You went out to a bar this weekend and got a little wild with your friends from class. This morning, someone texted you a photo and you’re tempted to share it. Should you?

The Daily Illini Editorial Board encourages students to consider, at the very least, what’s already posted on their social media accounts and to factor that in for the future. It may not matter as much now, but all of us are only a few years away from the professional world. It’s wholly better to be conscious of this now rather than later, when an actual job depends on it.

Companies looking for new employees thoroughly and frequently check social media accounts; they often check if the potential employee fits into the specific brand or image the company represents. Whether you agree or not, it’s still in your best interest to delete those old tweets and posts you made during middle school, high school and possibly last month.

Here at the University, students are ambitious. It’s no secret we’re known globally as a top research university, and many graduates go on to achieve great things. Competition between students is fierce, academics are rigorous and starting a successful career path is everyone’s goal. Keep in mind, though, there are hundreds of thousands of students with similar goals who are studying the same subjects worldwide.

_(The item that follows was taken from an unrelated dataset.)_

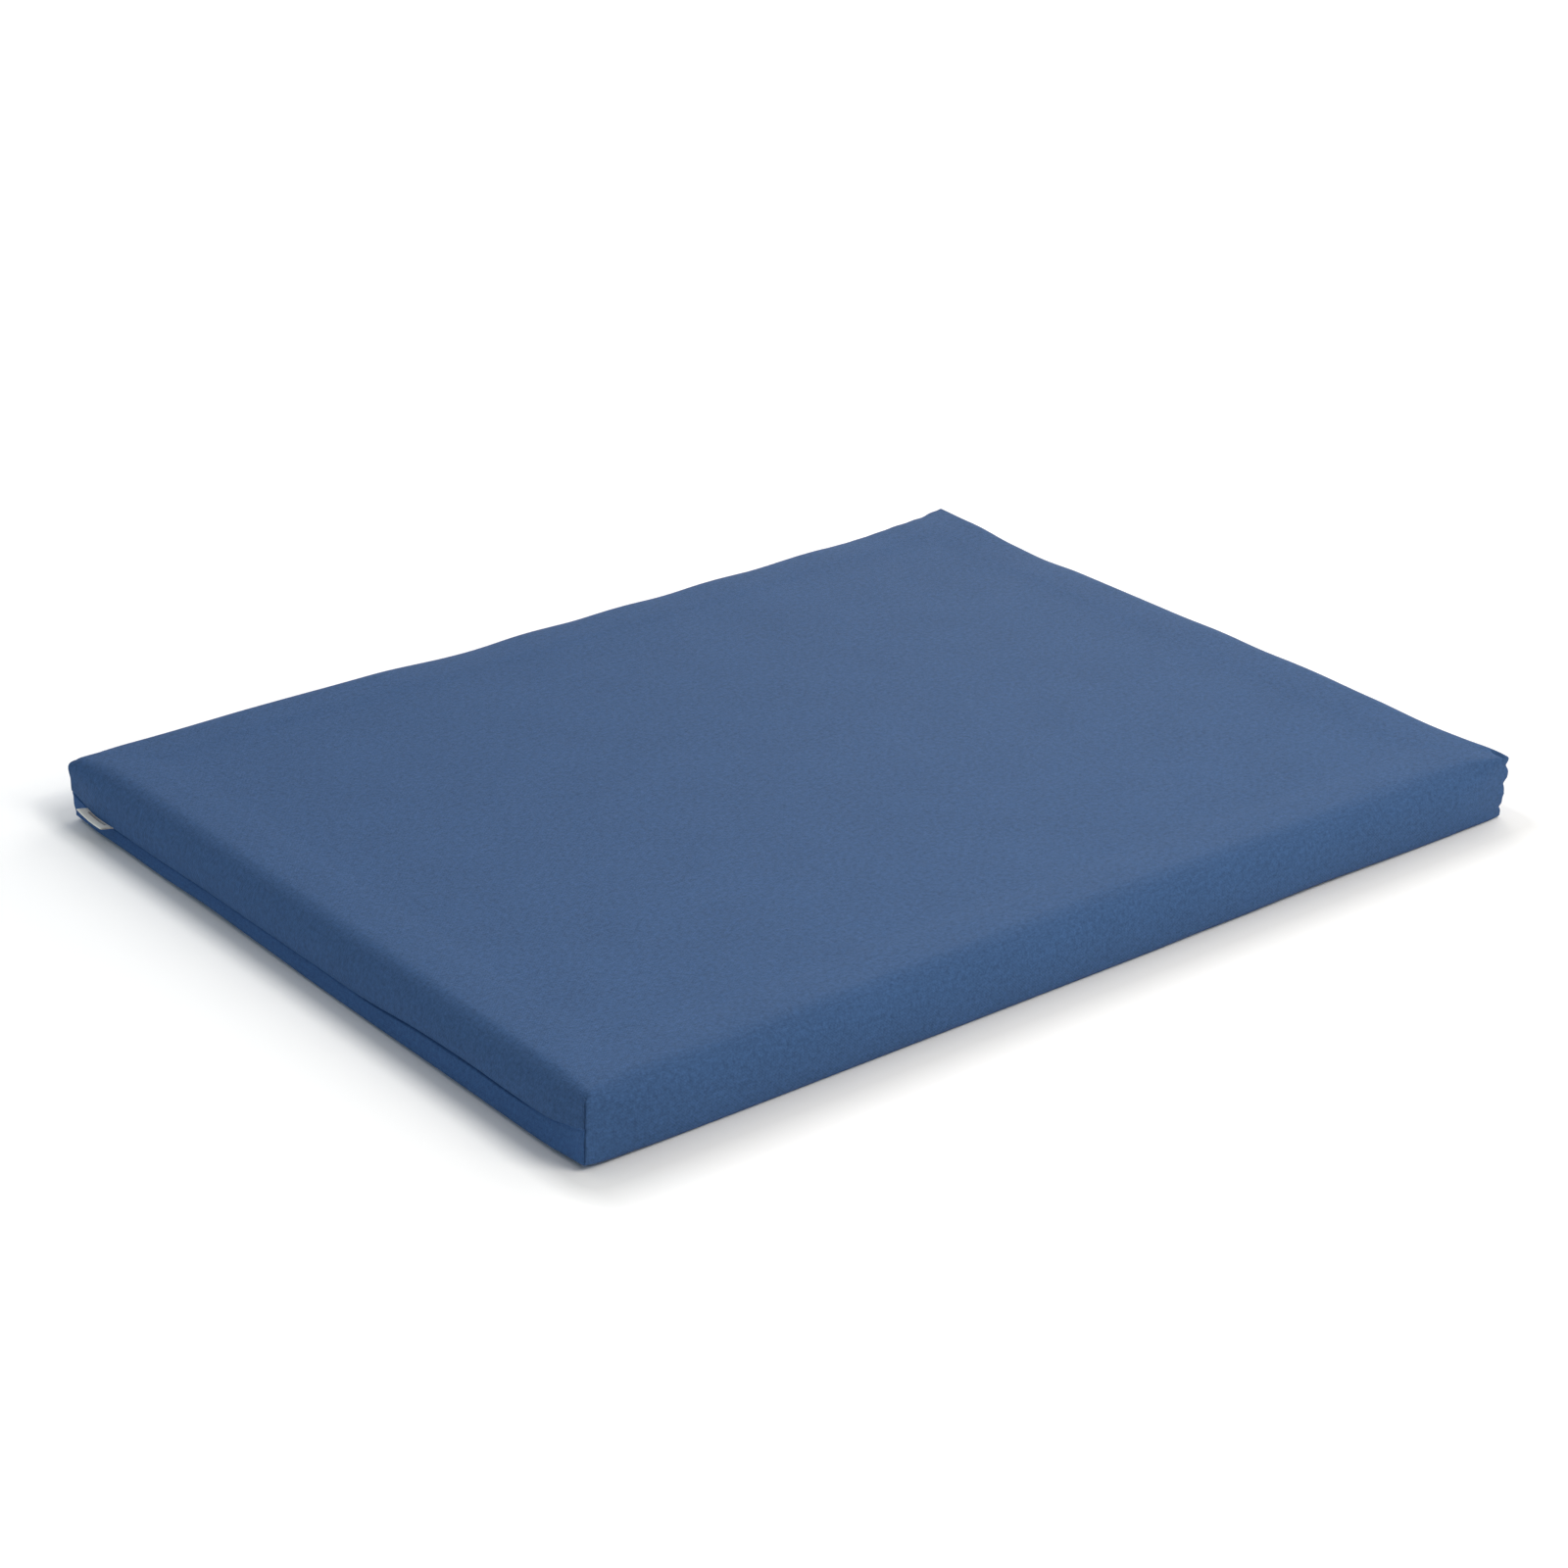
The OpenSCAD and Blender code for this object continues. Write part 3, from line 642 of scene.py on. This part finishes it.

Whatever dirt your employer may find on you only means they’ll hire the next person in line.

Use the age-old rule your high school teachers, parents and professors have undoubtedly told you: Don’t post anything you wouldn’t want a job recruiter or your grandma to see.

Don’t let a stupid or irresponsible post ruin your chances or soil your reputation.

Go through your social media accounts, and get rid of things you wouldn’t want companies to see. People make mistakes, and a career is worth much more than a careless post.

The same suggestion goes for recent posts. Would your future employer like that photo of you at KAM’s? Or that video of you shotgunning a beer at a party? Probably not.

Your actions matter, regardless of where you are or who you’re with. You never know who might be taking a video or a photo when you’re acting out or being more reckless than usual. A simple Google search tells us a lot about ourselves. There’s no harm in looking yourself up every once in awhile, just to see what might turn up.

Don’t jeopardize your goals or your future for a couple likes or retweets, and don’t be that person who posts something that hurts someone else’s reputation. We’re all just trying to get a job, at the end of the day. We shouldn’t allow our social media to jeopardize that opportunity.